What is there to challenge? What is the claim, even?

> politics is dominated by heterosexuals

For years we fought against discrimination based on sexual orientation because it wasn't relevant. Were we wrong? Is sexual orientation an important aspect of a person's identity that should factor into our decisions?

> safe spaces. What harm is it doing?

You might as well ask what harm racial segregation does, since that is often the proposal, although they would never use the word segregation. But it is often suggested that we should set aside public space where people who claim membership in certain ethnic groups can be temporarily free from "Whiteness", under the assumption that they are persecuted.

Or, what harm does it do when people equate criticism with violence, and try to be "safe" from it?




I'll assume that you are asking serious questions and want a serious conversation. No offense is intended, but I'm not interested in the sort of trolling conversation that often happens. It would be great to have an intelligent discussion about it!

The fundamental answer is the issue is not discrimination, but power; discrimination is just one bad outcome of the problem of political power. Minorities naturally lack political power (being outnumbered) and therefore are politically vulnerable and subject to abuse, including discrimination. There is a long history of terrible abuse happening that I don't have to recount, but a conceptually perfect example is some U.S. state legislatures where the majority votes to restrict voting by minority citizens. Protecting minorities so they have the same liberty and opportunity as everyone else is the objective.
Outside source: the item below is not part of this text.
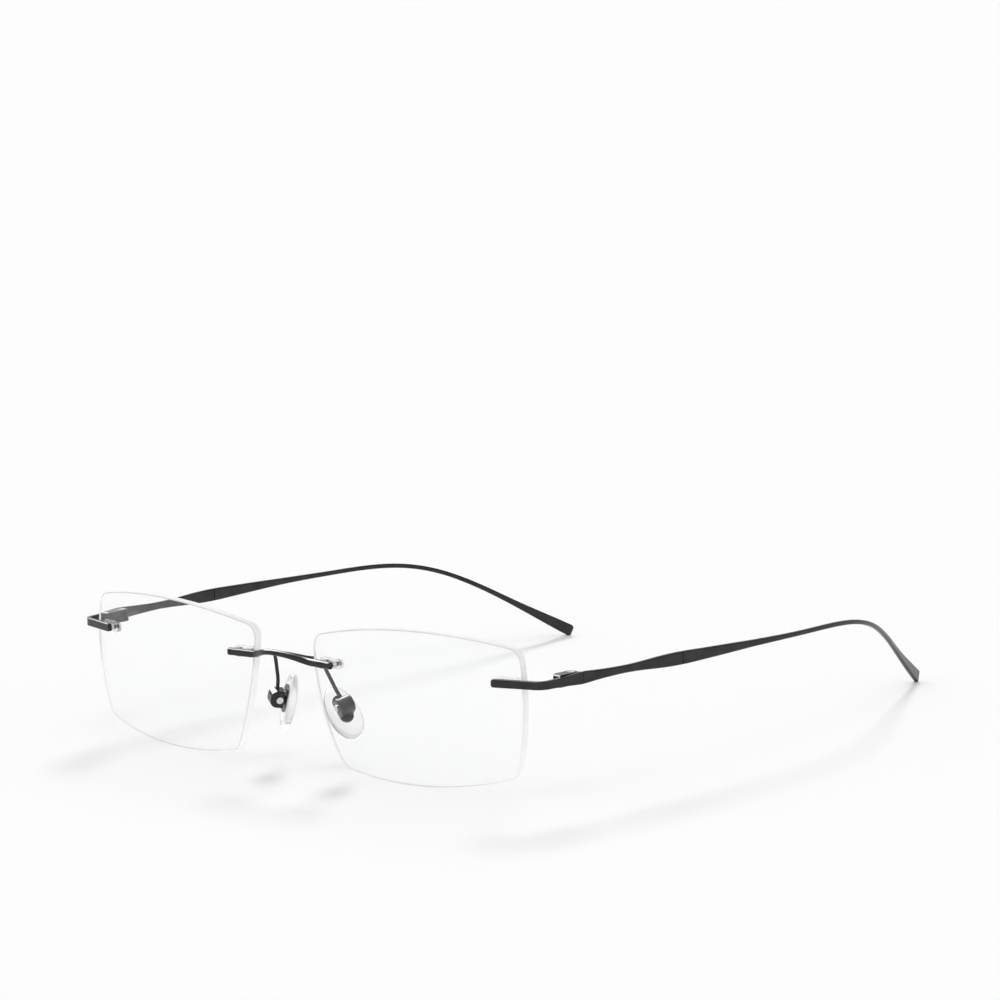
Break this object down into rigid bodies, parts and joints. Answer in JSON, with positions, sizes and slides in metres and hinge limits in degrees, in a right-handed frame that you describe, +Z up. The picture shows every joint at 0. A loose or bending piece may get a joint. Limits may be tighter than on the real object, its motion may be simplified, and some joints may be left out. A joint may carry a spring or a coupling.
{
  "type": "rimless eyeglasses",
  "caption": "Rimless eyeglasses: clear rectangular lenses held by a bridge bar and endpieces, slim folding temples with flat tips, and swivelling clear nose pads.",
  "frame": {"origin": "on the floor under the centre of the bounding box, temples open", "axes": "+X to the wearer's left, -Y out of the front of the lenses, +Y along the open temples, +Z up"},
  "size_m": [0.141, 0.1618, 0.0334],
  "materials": {
    "black_metal": "satin black plated titanium",
    "lens_clear": "clear polished demo lens",
    "clear_plastic": "clear moulded plastic",
    "clear_silicone": "clear soft silicone",
    "bright_screw": "bright steel",
    "nylon": "black nylon"
  },
  "bodies": {
    "front": {"bridge_bar": "black_metal", "lens_left": "lens_clear", "bridge_posts_left": "black_metal", "bridge_sleeve_left": "clear_plastic", "endpiece_left": "black_metal", "endpiece_posts_left": "black_metal", "endpiece_sleeve_left": "clear_plastic", "hinge_block_left": "black_metal", "hinge_screw_left": "bright_screw", "hinge_washers_left": "nylon", "pad_arm_left": "black_metal", "pad_box_left": "black_metal", "pad_screw_left": "bright_screw", "lens_right": "lens_clear", "bridge_posts_right": "black_metal", "bridge_sleeve_right": "clear_plastic", "endpiece_right": "black_metal", "endpiece_posts_right": "black_metal", "endpiece_sleeve_right": "clear_plastic", "hinge_block_right": "black_metal", "hinge_screw_right": "bright_screw", "hinge_washers_right": "nylon", "pad_arm_right": "black_metal", "pad_box_right": "black_metal", "pad_screw_right": "bright_screw"},
    "temple_left": {"temple_blade_left": "black_metal", "temple_rear_left": "black_metal", "hinge_tongue_left": "black_metal"},
    "temple_right": {"temple_blade_right": "black_metal", "temple_rear_right": "black_metal", "hinge_tongue_right": "black_metal"},
    "pad_left": {"nose_pad_left": "clear_silicone", "pad_core_left": "black_metal"},
    "pad_right": {"nose_pad_right": "clear_silicone", "pad_core_right": "black_metal"}
  },
  "joints": [
    {"name": "temple_left_fold", "type": "hinge", "parent": "front", "child": "temple_left", "pos_m": [0.06542, -0.06022, 0.0241], "axis": [0, 0, 1], "range_deg": [0, 88.5]},
    {"name": "temple_right_fold", "type": "hinge", "parent": "front", "child": "temple_right", "pos_m": [-0.06542, -0.06022, 0.0241], "axis": [0, 0, -1], "range_deg": [0, 83]},
    {"name": "pad_left_swivel", "type": "hinge", "parent": "front", "child": "pad_left", "pos_m": [0.0129, -0.07152, 0.0142], "axis": [-0.3743, -0.8882, -0.2665], "range_deg": [-10, 10]},
    {"name": "pad_right_swivel", "type": "hinge", "parent": "front", "child": "pad_right", "pos_m": [-0.0085, -0.07052, 0.0132], "axis": [-0.8282, 0.5244, 0.1978], "range_deg": [-10, 10]}
  ]
}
It's philosophically and rhetorically interesting to call it all "discrimination" and debate the differences, but about theory of language - what meanings does a word have and to what extent does the using the same word mean that the things we describe are the same; the map is not the territory and that's still talking about the wrong word. The issue and the word, in practical reality, is power.

>> politics is dominated by heterosexuals

> For years we fought against discrimination based on sexual orientation because it wasn't relevant. Were we wrong? Is sexual orientation an important aspect of a person's identity that should factor into our decisions?

Again, it's a power issue. People who don't have a seat at the table of power generally don't have their concerns addressed; that's a fundamental reason why democracy is important - it's the only way to address everyone's issues. They aren't addressed because hateful people can abuse the minority, who have no recourse without power; because others don't care about the minority; and because even good-willed people don't really understand what the minority needs or has experienced. I learned the same in IT - the system will be designed to meet the needs of the people at the table; if you exclude department X, their needs will be mostly ignored.

Heterosexuals have plenty of seats at that table (almost all of them!); their needs and experiences will be addressed. The idea is to give others a voice too. One example that comes to mind is the AIDS crisis in the 1980s, where governments for years ignored an epidemic killing masses of people, but those were people without a seat at the table. Another is stop-and-frisk practices in some US cities, where African-Americans in poor neighborhoods are humiliated by law enforcement; if it happened to someone with access to power - if a banker on Wall Street was made to drop his pants for a search, the program would end before he or she zipped them back up.

The same issue, the power issue, applies to the other points in the parent, so I'll stop here to avoid redundancy.

> what harm does it do when people equate criticism with violence, and try to be "safe" from it?

I don't see this happening too much. Could you cite some examples? I usually see it applied to hate speech and other actual discrimination. If it is happening more broadly, what do its practitioners say? I don't know enough to understand it.